Over the summer, our returning students completed a variety of field school and ethnographic research projects: emo concerts in the United Kingdom (Apollo Johnson), men’s political and social groups in the U.S. (Alexander Koch), connections between nutrition and endometriosis (Rebekah Greenslaugh), and new tattoo cultures in Japan (Elise Ulrich). Charles Roelant attended a field school in Italy with interdisciplinary Illinois State faculty.

Our returning applied community and economic development (ACED) master’s students, Sierra Mack-Erb and Laura Keeran, were placed with their professional practice assignments for the 2024-25 academic year. Keeran is working with the Economic and Community Development Department in the City of Bloomington, and Mack-Erb is working with the Citizens’ Institute on Rural Design (CIRD) at the Housing Assistance Council (HAC) in Washington, D.C.
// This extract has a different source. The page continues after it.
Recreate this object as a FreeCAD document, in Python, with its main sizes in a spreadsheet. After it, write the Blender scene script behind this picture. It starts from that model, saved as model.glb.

Seven students graduated in the 2023-24 academic year, successfully defending their theses or presenting their ACED capstone papers:

  • Michele Blatzheim, “The Epistemological Politics of ‘False Memory Syndrome’”
  • Carly Collins, “Empowering Communities and the Self: Applying Trauma-Informed Care to Program Development in a National Nonprofit” in collaboration with the Community Opportunity Alliance
  • Anastasia Ervin, “Building Community Support: A Multi-scalar Topographical Analysis of Sewage Infrastructure Case Studies in Central Illinois”
  • Riley Francis, “From Eighty Acres and a Mule to Two Thousand Acres and Twenty-Four Row Planters: Anxieties of Growth in the Agriculture Sector from Family Farms”
  • Arielle Hernandez, “Hit Unmute and Press Record: Developing a Young Adult Mental Health Podcast,” ACED capstone written in collaboration with the National Alliance on Mental Illness (NAMI), Illinois
  • Janeth Montenegro, “Asian Americans, Latinos, and the Hana Center: Solidarity Through Community Organization in Northeastern Chicago”
  • Michaela Schroeder, “Bonobo Vocalizations Reveal Causal Reasoning During Stone Tool Production”

We are looking forward to our recruitment and admissions cycle for fall 2025!